Md. Enters Into Fraud Settlement with Amgen, Inc.

Company pays $612 million to states to resolve Medicaid fraud allegations

BALTIMORE (January 4, 2013) – Attorney General Douglas F. Gansler announced today that Maryland, joined by other states and the federal government, reached an agreement with Amgen, Inc. to settle allegations that the company engaged in various illegal marketing practices to promote sales of the drugs Aranesp, Enbrel, Epogen, Neulasta, Neupogen and Sensipar. Amgen was also alleged to have inaccurately reported and manipulated prices for these drugs, causing the submission of false claims.

“This is unfortunately not the first time a pharmaceutical company has improperly marketed one or more of its products to the public,” said Attorney General Gansler. “Hopefully, this settlement sends yet another message to drug manufacturers that state and federal regulators are monitoring their conduct and will come down hard on entities that violate the public trust.”

Amgen will pay the states and the federal government a total of $612 million in civil damages and penalties to compensate Medicaid, Medicare and various federal healthcare programs for harm suffered as a result of its conduct. The Maryland Medicaid program will receive $856,473.73 from the settlement. That payment will provide restitution and other penalties to both the State and Federal governments for the false Medicaid claims.

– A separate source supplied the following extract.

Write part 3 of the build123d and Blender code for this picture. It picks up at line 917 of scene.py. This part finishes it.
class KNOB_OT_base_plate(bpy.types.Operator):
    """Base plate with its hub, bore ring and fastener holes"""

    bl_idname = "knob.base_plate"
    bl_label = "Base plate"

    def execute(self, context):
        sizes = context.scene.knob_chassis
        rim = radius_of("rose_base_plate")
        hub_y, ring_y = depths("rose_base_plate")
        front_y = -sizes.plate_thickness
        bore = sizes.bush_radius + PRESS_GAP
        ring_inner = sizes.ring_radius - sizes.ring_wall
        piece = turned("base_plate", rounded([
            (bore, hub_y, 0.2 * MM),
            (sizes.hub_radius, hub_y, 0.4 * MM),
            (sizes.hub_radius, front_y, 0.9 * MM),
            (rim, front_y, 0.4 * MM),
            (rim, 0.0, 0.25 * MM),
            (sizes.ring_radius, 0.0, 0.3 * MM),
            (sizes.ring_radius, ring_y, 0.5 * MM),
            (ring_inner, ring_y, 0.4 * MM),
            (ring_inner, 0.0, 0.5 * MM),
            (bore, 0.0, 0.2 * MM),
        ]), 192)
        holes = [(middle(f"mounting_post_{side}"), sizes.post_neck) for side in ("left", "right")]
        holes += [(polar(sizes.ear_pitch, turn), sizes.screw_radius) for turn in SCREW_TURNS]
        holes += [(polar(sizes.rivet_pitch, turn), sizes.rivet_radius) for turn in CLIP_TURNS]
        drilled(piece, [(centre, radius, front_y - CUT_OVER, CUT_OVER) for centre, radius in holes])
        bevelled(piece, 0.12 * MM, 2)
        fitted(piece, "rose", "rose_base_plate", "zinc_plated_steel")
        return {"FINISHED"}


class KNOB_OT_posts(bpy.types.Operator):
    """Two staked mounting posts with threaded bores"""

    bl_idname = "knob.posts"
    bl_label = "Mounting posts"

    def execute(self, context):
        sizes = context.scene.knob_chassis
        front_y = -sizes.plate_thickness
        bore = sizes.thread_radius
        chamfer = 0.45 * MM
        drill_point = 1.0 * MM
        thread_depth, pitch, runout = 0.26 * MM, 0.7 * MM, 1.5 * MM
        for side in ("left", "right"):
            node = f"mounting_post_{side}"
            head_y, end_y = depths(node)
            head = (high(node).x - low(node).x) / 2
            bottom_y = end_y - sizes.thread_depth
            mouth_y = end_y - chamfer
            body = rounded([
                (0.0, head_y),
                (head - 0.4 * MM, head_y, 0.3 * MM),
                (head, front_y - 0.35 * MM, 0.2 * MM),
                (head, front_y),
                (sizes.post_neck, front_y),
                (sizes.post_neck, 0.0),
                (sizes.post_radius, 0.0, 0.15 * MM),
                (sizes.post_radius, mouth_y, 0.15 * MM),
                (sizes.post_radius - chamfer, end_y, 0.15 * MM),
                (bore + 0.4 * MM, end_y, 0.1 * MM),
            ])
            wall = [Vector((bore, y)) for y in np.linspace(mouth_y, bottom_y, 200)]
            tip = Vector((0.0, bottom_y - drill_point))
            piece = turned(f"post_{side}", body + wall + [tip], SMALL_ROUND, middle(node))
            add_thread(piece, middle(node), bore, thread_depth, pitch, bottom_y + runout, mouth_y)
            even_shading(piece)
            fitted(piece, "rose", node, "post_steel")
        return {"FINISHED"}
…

In addition, Amgen pleaded guilty on December 18 to a criminal information to be filed by the federal government in the United States District Court for the Eastern District of New York, that will allege a violation of Title 21, United States Code, Sections 331(a), and 333(a)(1) and Title 18, United States Code, Sections 2 and 3551 et seq., namely, the introduction into interstate commerce of a drug that was misbranded within the meaning of 21 U.S.C. ? 352(a), specifically, Aranesp, in violation of the Food, Drug and Cosmetic Act (“FDCA”). In addition to the civil damages, Amgen will pay a $136 million fine and a $14 million forfeiture.

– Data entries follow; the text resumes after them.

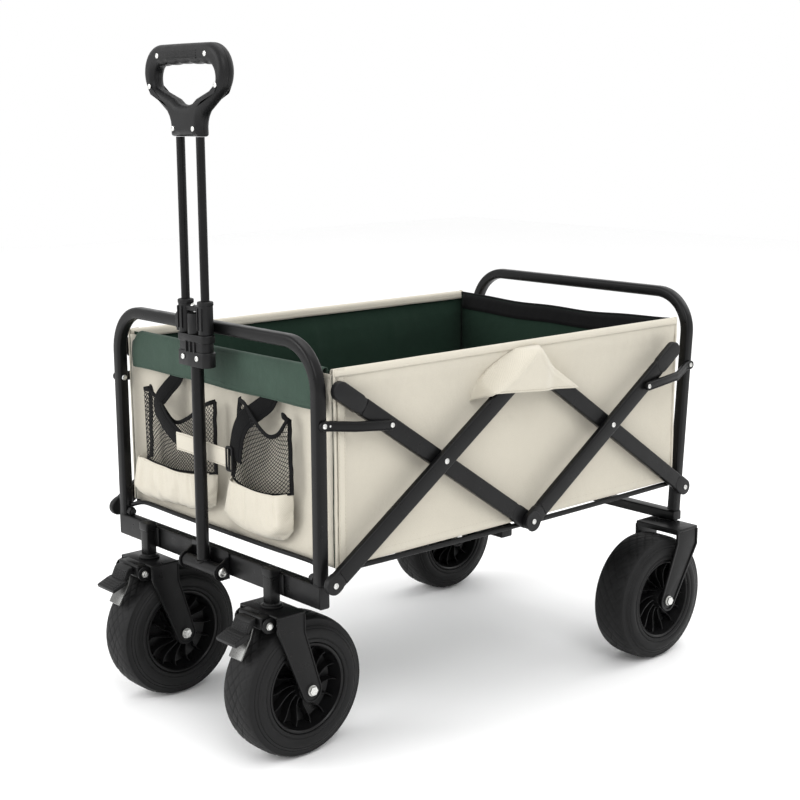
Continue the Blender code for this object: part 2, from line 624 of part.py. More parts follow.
def make_tub():
    """Plain solids for the walls, the mat, the folded-over flap, the pockets and the wire along the front."""
    front, back = MID_Y - TUB_Y, MID_Y + TUB_Y
    inner_x = TUB_X - WALL_T - CLOTH_GAP
    for side, sign in SIDES:
        low, high = sorted_span(sign, TUB_X - WALL_T, TUB_X)
        box(f"side_wall_{side}", (low, front, TUB_LOW), (high, back, TUB_TOP), CREAM)
    box("front_wall", (-inner_x, front, TUB_LOW), (inner_x, front + WALL_T, TUB_TOP), CREAM)
    box("rear_wall", (-inner_x, back - WALL_T, TUB_LOW), (inner_x, back, TUB_TOP), CREAM)
    low = (-inner_x, front + WALL_T + CLOTH_GAP, TUB_LOW)
    high = (inner_x, back - WALL_T - CLOTH_GAP, TUB_LOW + MAT_T)
    box("floor_mat", low, high, GREEN)
    outside = front - CLOTH_GAP
    low = (-FLAP["half_x"], outside - FLAP["thickness"], FLAP["low"])
    high = (FLAP["half_x"], outside, TUB_TOP + FLAP["above_tub"])
    box("front_flap", low, high, GREEN)
    for side, sign in SIDES:
        low, high = sorted_span(sign, POCKET["x0"], POCKET["x1"])
        near = (low, front - POCKET["depth"], POCKET["low"])
        far = (high, outside, POCKET["high"])
        box(f"mesh_pocket_{side}", near, far, MESH, bevel=0.0080)
    wire_y = front - WIRE["ahead"]
    ends = POST_X - TUBE_R - 0.0008
    half = [(ends - WIRE["bend"], wire_y, WIRE["z"]), (ends, wire_y - WIRE["hook"], WIRE["z"])]
    path = [(-x, y, z) for x, y, z in reversed(half)] + half
    tube("front_floor_wire", path, WIRE["r"], STEEL, 2)


make_frames()
make_crossbars()
make_scissors()
make_running_gear()
make_handle()
make_tub()
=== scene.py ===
"""Looks of the folding beach cart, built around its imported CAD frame.

Metres, +Z up, handle end towards -Y. Places come from the CAD nodes' boxes and from the sizes named below.
"""

import json
import math

import bmesh
import bpy
import numpy as np
from mathutils import Matrix, Vector, noise

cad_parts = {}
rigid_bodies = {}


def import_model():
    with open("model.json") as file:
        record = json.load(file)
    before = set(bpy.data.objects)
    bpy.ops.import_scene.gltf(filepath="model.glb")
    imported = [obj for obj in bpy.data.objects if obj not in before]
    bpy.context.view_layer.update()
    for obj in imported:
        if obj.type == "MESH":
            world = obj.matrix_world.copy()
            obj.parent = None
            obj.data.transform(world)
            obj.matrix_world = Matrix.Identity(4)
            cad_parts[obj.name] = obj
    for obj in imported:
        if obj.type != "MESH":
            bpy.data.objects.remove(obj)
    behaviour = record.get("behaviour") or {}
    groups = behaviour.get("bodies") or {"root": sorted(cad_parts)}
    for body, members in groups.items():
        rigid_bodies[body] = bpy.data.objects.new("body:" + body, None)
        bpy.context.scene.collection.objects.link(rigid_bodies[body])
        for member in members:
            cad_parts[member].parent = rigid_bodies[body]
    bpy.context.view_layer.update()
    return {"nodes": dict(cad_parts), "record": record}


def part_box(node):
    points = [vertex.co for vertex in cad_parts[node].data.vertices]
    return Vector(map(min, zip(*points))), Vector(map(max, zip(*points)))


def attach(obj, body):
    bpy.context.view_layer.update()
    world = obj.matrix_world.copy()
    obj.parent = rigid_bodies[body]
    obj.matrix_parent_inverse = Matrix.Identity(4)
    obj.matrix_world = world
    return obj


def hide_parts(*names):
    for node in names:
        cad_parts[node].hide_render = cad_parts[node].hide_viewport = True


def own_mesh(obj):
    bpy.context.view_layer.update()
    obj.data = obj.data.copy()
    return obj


for old in list(bpy.data.objects):
    bpy.data.objects.remove(old, do_unlink=True)

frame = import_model()
SIDES = (("left", -1), ("right", 1))
RIGHT, BACK, UP = (1, 0, 0), (0, 1, 0), (0, 0, 1)


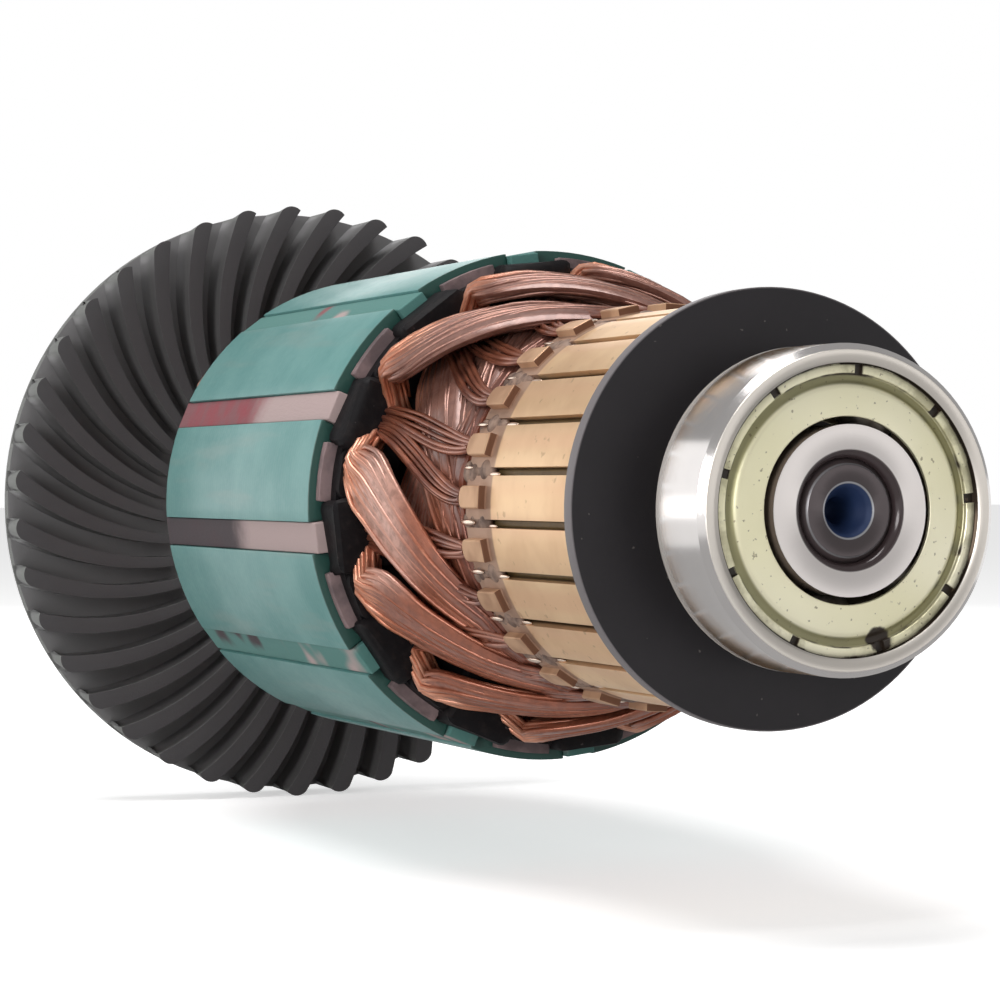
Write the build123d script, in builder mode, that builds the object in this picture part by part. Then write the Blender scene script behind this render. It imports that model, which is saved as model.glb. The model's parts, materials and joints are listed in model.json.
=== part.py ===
"""Armature of a small hand-held universal motor, with its commutator-end ball bearing.

Units are millimetres. The shaft lies along X with the commutator end towards +X and +Z up.
The origin is the centre of the commutator-end bearing. Every station along the shaft is
worked out from there towards -X by adding up the lengths below.
"""
from build123d import *
from math import cos, pi, radians, sin, sqrt, tan
import os

os.makedirs("parts", exist_ok=True)

# Ball bearing at the commutator end
bearing_outer_diameter = 19.0
bearing_bore = 6.0
bearing_width = 6.0
bearing_chamfer = 0.4
inner_ring_shoulder_radius = 4.9
outer_ring_shoulder_radius = 7.55
shield_seat_radius = 8.35
shield_seat_depth = 0.9
ball_count = 7
ball_radius = 1.72
ball_pitch_radius = 6.2
ball_angle = 12.0
race_clearance = 0.06
cage_wall = 1.2
cage_web = 0.45
cage_pocket_clearance = 0.06
shield_sheet = 0.25
shield_recess = 0.25
shield_step = 0.3
shield_running_gap = 0.45
shield_rim_width = 0.6
shield_valley_width = 0.5
shield_notch_count = 11
shield_notch_width = 0.55
shield_notch_land = 0.03

# Dust disc between the bearing and the commutator
disc_radius = 13.2
disc_thickness = 1.0
disc_gap = 3.2

# Commutator
bar_count = 24
bar_angle = -3.0
commutator_radius = 12.5
bar_length = 16.0
bar_depth = 3.1
bar_foot_depth = 1.6
bar_neck_width = 1.0
bar_neck_height = 0.6
bar_foot_width = 1.3
bar_edge_chamfer = 0.3
slit_width = 0.55
slit_depth = 0.6
hub_boss_length = 0.8
hub_boss_radius = 8.0
hub_rear_skirt = 0.6
tang_width = 1.45
tang_length = 3.25
tang_height = 0.55
tang_end_rounding = 0.65
tang_corner = 0.12
tang_root = 0.4

# Laminated core
core_length = 33.8
slot_count = 12
slot_angle = 7.1
slot_bottom_radius = 9.6
slot_top_radius = 16.2
tooth_tip_height = 1.5
slot_opening = 2.2
tooth_width = 4.0

# Slot insulation
liner_thickness = 0.25
liner_cuff = 1.5
wedge_flange = 0.5
wedge_recess = 0.2
wedge_clearance = 0.05
wedge_overhang = 0.6

# Insulation at the ends of the core
fibre_thickness = 0.8
fibre_setback = 0.5
cap_thickness = 1.0
cap_setback = 1.3
cap_collar_wall = 1.6
cap_collar_height = 7.0
cap_pad_height = 0.6
cap_pad_depth = 4.0
cap_slot_clearance = 0.15

# Winding
coil_span = 5
outer_layer_height = 2.0
layer_gap = 0.3
slot_clearance = 0.08
front_turn_height = 14.0
rear_turn_height = 13.0
winding_gap = 1.4
bundle_width = 2.65
bundle_height = 2.0
bundle_corner = 0.55
bundle_corner_limit = 0.6
straight_stub = 1.9
outer_apex_radius = 12.1
turn_radius = 1.2
turn_swing_angle = 15.0
sweep_power = 1.5
half_stations = 4
turn_stations = 4

# Wires from the winding to the commutator
lead_radius = 0.42
lead_hook_rise = 0.35
lead_mouth_rise = 0.1
lead_setback = 2.4
lead_spread_angle = 2.2
lead_gap = 0.2

# Fan
fan_radius = 25.2
fan_plate_radius = 24.8
fan_blade_count = 39
fan_blade_height = 4.2
fan_blade_inner_radius = 12.0
fan_blade_sweep_angle = 20.0
fan_blade_share = 0.42
fan_blade_root = 0.8
fan_blade_dish = 1.4
fan_dish_inner_radius = 11.0
fan_tip_rounding = 0.35
fan_rim_flat = 1.8
fan_plate_thickness = 1.2
fan_gap = 5.3
fan_hub_radius = 9.0
fan_hub_rear = 0.8

# Shaft
commutator_seat_diameter = 8.0
core_seat_diameter = 9.0
sleeve_wall = 1.2
fan_stop_diameter = 13.0
fan_stop_length = 2.5
fan_seat_diameter = 11.0
drive_bearing_diameter = 10.0
drive_bearing_seat_length = 9.5
pinion_seat_diameter = 8.0
pinion_seat_length = 12.5
shaft_end_recess = 0.2
shaft_end_chamfer = 0.4
centre_mouth_radius = 1.57
centre_pilot_radius = 0.8
centre_pilot_depth = 3.4
centre_cone_angle = 60.0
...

The government entities alleged that Amgen engaged in several improper marketing and pricing practices, including:

-- illegally marketing the drugs Aranesp, Enbrel and Neulasta;

-- illegally offering, paying or causing to be paid kickbacks for the purpose of influencing health care providers’ selection and utilization of Aranesp, Enbrel, Epogen, Neulasta, Neupogen and Sensipar for Medicaid recipients;

-- knowingly reporting inaccurate Average Sales Prices (ASPs) for Aranesp, Epogen, Neulasta and Neupogen;

-- knowingly reporting inaccurate Best Prices and Average Manufacturer Prices for Aranesp, Enbrel, Epogen, Neulasta, Neupogen and Sensipar by failing to include remuneration that was paid to health care providers and that was conditioned on purchase of Amgen products in violation of the Medicaid Rebate Statute, 42 U.S.C. ? 1396r-8.

As a condition of the settlement, Amgen will enter into a Corporate Integrity Agreement with the United States Department of Health and Human Services, Office of the Inspector General, which will closely monitor the company’s future marketing and sales practices.

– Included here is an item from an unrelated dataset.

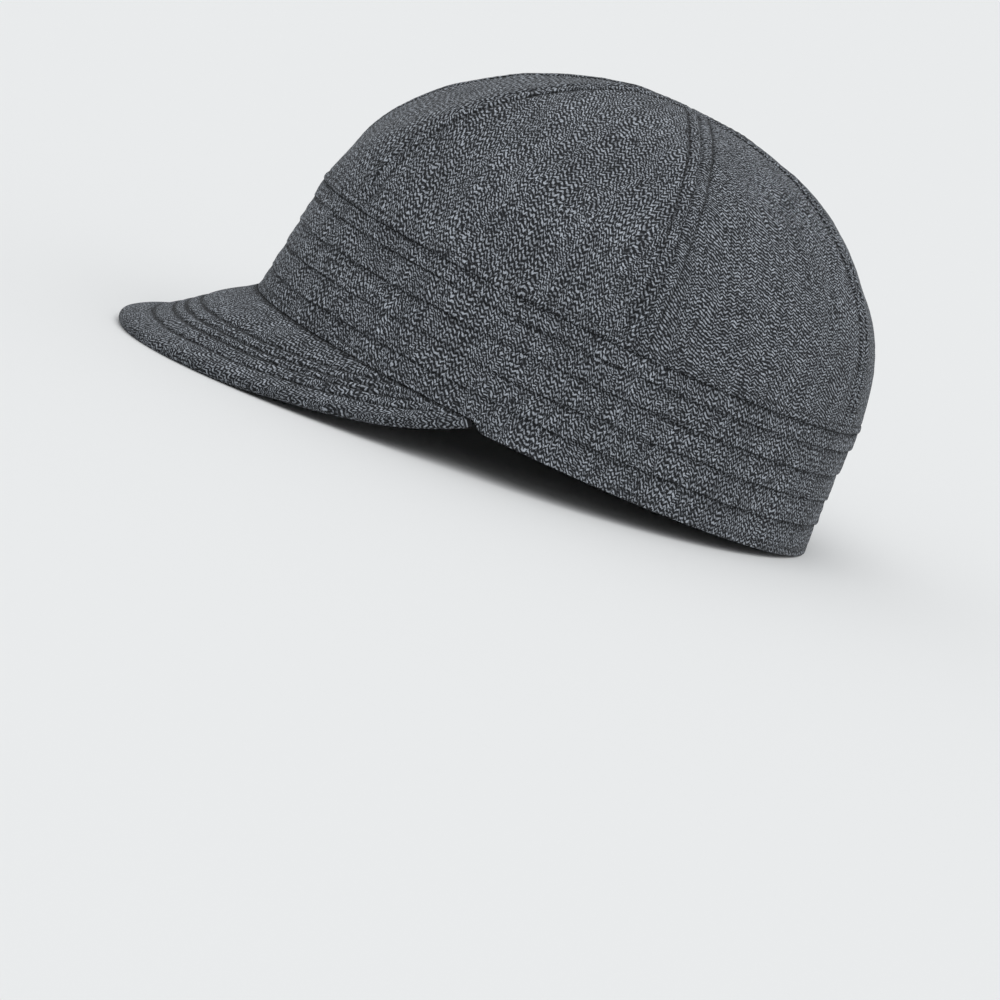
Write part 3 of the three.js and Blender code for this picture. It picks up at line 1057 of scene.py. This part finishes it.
def peakCloth(root, outer, brink):  # places on the flat cloth; from the row brink on it goes round the edge
    level, down = math.cos(peak["slope"]), math.sin(peak["slope"])
    squareToSlope = toPoints(root[:, 0], root[:, 1] * down, 0)[:, None]
    across = lengthsAlong(squareToSlope, 0)
    run = lengthsAlong(outer, 1)
    start = (root[:, 1] * level + root[:, 2] * down)[:, None]
    cloth = np.stack([across + 0 * run, start - run], axis=-1)
    alongEdge = np.gradient(cloth[:, brink], axis=0)
    outwards = np.stack([alongEdge[:, 1], -alongEdge[:, 0]], axis=-1)
    outwards /= np.linalg.norm(outwards, axis=-1, keepdims=True)
    beyond = (run[:, brink:] - run[:, brink:brink + 1])[..., None]
    cloth[:, brink:] = cloth[:, brink:brink + 1] + outwards[:, None] * beyond
    return cloth * peak["weaveScale"]


def makePeak():
    evenly = np.linspace(0, 1, peak["columns"] + 1)
    turns = np.sin((evenly - 0.5) * math.pi) * (peak["halfSpan"] - peak["endGap"])
    reach = peakReach(turns)
    shares = np.concatenate([
        np.linspace(0, 0.3, 14),
        np.linspace(0.3, 0.8, 64)[1:],
        np.linspace(0.8, peak["edgeShare"], 14)[1:],
    ])
    bend = np.linspace(0, 1, 10)[1:] * math.pi / 2  # round the edge, from the top to its middle
    turn = turns[:, None]
    edgeShares = peak["edgeShare"] + (1 - peak["edgeShare"]) * np.sin(bend)
    share = np.concatenate([shares, edgeShares])[None, :] + 0 * turn
    depth = np.concatenate([0 * shares, peak["edgeDepth"] * (1 - np.cos(bend))])[None, :] + 0 * turn
    lines, relief = peakRelief(turn, share, reach[:, None])
    flat = 1 - np.clip(depth / peak["edgeDepth"], 0, 1)
    waves = peakWaves(turn, share)
    top = peakPoint(turn, share, depth, relief * flat + waves)
    under = peakPoint(turn, share, 1 - depth, waves - peak["underRelief"] * relief * flat)
    tabTop = ovalPoint(turn, peak["tab"], peak["rootTop"])
    tabUnder = ovalPoint(turn, peak["tab"], peak["rootTop"] - peak["wall"])
    outer = np.concatenate([tabTop, top], axis=1)
    inner = np.concatenate([tabUnder, under], axis=1)
    fromRoot = share * reach[:, None]
    # painted shade along the stitch grooves, towards the down-turned edge, at the root and on the tab under
    # the band
    edgeShade = peak["edgeShade"] * smoothStep(share, 0.93, 1)
    rootShade = 1 - smoothStep(fromRoot, 0.6, 1.6)
    shaded = np.maximum(np.maximum(lines * smoothStep(fromRoot, 1, 5), edgeShade), rootShade)
    crease = np.concatenate([np.ones_like(turn), shaded], axis=1)
    cloth = peakCloth(tabTop[:, 0], outer, len(shares))
    sheet = addSheet("peak_cloth", outer[:, ::-1], cloth[:, ::-1])  # turned round, so that it faces up
    joinCoincident(sheet)
    leftShare = peak["leftShare"]
    thicken(sheet, peak["wall"], inner[:, ::-1], crease[:, ::-1], leftShare, peak["leftLean"])
    finishPiece(sheet, herringboneCloth, "herringbone_cloth", "peak")

    rows = []
    outOfTop = np.array([0, -math.sin(peak["slope"]), math.cos(peak["slope"])]) * stitching["lift"]
    for inset in peak["stitchInsets"]:
        shown = reach > inset + 1.5
        rowTurns = turns[shown]
        rowShares = 1 - inset / reach[shown]
        rowRelief = peakRelief(rowTurns, rowShares, reach[shown])[1]
        rowWaves = peakWaves(rowTurns, rowShares)
        topPath = peakPoint(rowTurns, rowShares, 0.0, rowRelief + rowWaves)
        underPath = peakPoint(rowTurns, rowShares, 1.0, rowWaves - peak["underRelief"] * rowRelief)
        rows += [stitchRow(topPath, outOfTop), stitchRow(underPath, -outOfTop)]
    return rows


sewTogether("peak_stitches", makePeak())
print("peak made")


# Floor, light and camera
studio = {
    "floorColour": (0.815, 0.822, 0.822, 1),
    "floorRoughness": 0.9,
    "floorSpecular": 0.1,
    "floorSize": 24,
    "skyStrength": 0.67,
    "skyColour": (0.97, 0.985, 1.0, 1),
    "sunStrength": 1.22,
    "sunSpread": math.radians(75),
    "sunPlace": (0.5, 0.04, 1.2),
}
shot = {
    "target": Vector((0, 0, 0.055)),
    "azimuth": math.radians(77.41),
    "elevation": math.radians(7.31),
    "roll": math.radians(19.75),
    "distance": 1.75,
    "focal": 5255.55,  # in pixels of the photograph
    "targetPixel": (524.32, 282.03),
    "imageSize": 1000,
    "sensor": 36,
}


def makeFloor():
    deselectAll()
    bpy.ops.mesh.primitive_plane_add(size=studio["floorSize"])
    floor = bpy.context.object
    floor.name = "studio_floor"
    material = bpy.data.materials.new("studioPaper")
    material.use_nodes = True
    shader = material.node_tree.nodes["Principled BSDF"]
    shader.inputs["Base Color"].default_value = studio["floorColour"]
    shader.inputs["Roughness"].default_value = studio["floorRoughness"]
    shader.inputs["Specular IOR Level"].default_value = studio["floorSpecular"]
    floor.data.materials.append(material)


def addSoftSun():  # a very wide sun lights the cap and the whole floor evenly
    bpy.ops.object.light_add(type="SUN", location=studio["sunPlace"])
    sun = bpy.context.object
    sun.name = "softSun"
    sun.data.energy = studio["sunStrength"]
    sun.data.angle = studio["sunSpread"]
    sun.rotation_euler = (-Vector(studio["sunPlace"])).to_track_quat("-Z", "Y").to_euler()


def addSky():
    world = bpy.data.worlds.new("studioSky")
    world.use_nodes = True
    background = world.node_tree.nodes["Background"]
    background.inputs["Color"].default_value = studio["skyColour"]
    background.inputs["Strength"].default_value = studio["skyStrength"]
    bpy.context.scene.world = world
    bpy.context.scene.view_settings.view_transform = "Standard"


def makeCamera():
    azimuth, elevation, roll = shot["azimuth"], shot["elevation"], shot["roll"]
    away = Vector((
        math.sin(azimuth) * math.cos(elevation),
        -math.cos(azimuth) * math.cos(elevation),
        math.sin(elevation),
    ))
    level = Vector((math.cos(azimuth), math.sin(azimuth), 0))
    upright = away.cross(level)
    right = math.cos(roll) * level + math.sin(roll) * upright
    up = -math.sin(roll) * level + math.cos(roll) * upright
    place = shot["target"] + away * shot["distance"]
    pixel = shot["distance"] / shot["focal"]
    half = shot["imageSize"] / 2
    aim = shot["target"] - right * (shot["targetPixel"][0] - half) * pixel
    aim -= up * (half - shot["targetPixel"][1]) * pixel
    back = (place - aim).normalized()
    right = (right - back * right.dot(back)).normalized()
    up = back.cross(right)
    bpy.ops.object.camera_add()
    camera = bpy.context.object
    camera.data.sensor_width = shot["sensor"]
    camera.data.lens = shot["focal"] / shot["imageSize"] * shot["sensor"]
    camera.matrix_world = Matrix.Translation(place) @ Matrix((right, up, back)).transposed().to_4x4()
    bpy.context.scene.camera = camera


makeFloor()
addSoftSun()
addSky()
makeCamera()
print("studio made")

This settlement is based on ten qui tam cases that were filed in the United States District Court for the District of Massachusetts, the United States District Court for the Eastern District of New York and the United States District Court for the Western District of Washington by private individuals who filed actions under state and federal false claims statutes.

A National Association of Medicaid Fraud Control Units team participated in the investigation and conducted the settlement negotiations with Amgen on behalf of the settling states. Team members included representatives from the Offices of the Attorneys General for the states of California, Massachusetts, Indiana, Illinois, New York and North Carolina. In announcing the settlement, Attorney General Gansler thanked Medicaid Fraud Control Unit Chief Auditor Ruth Jarrell for her work on this matter.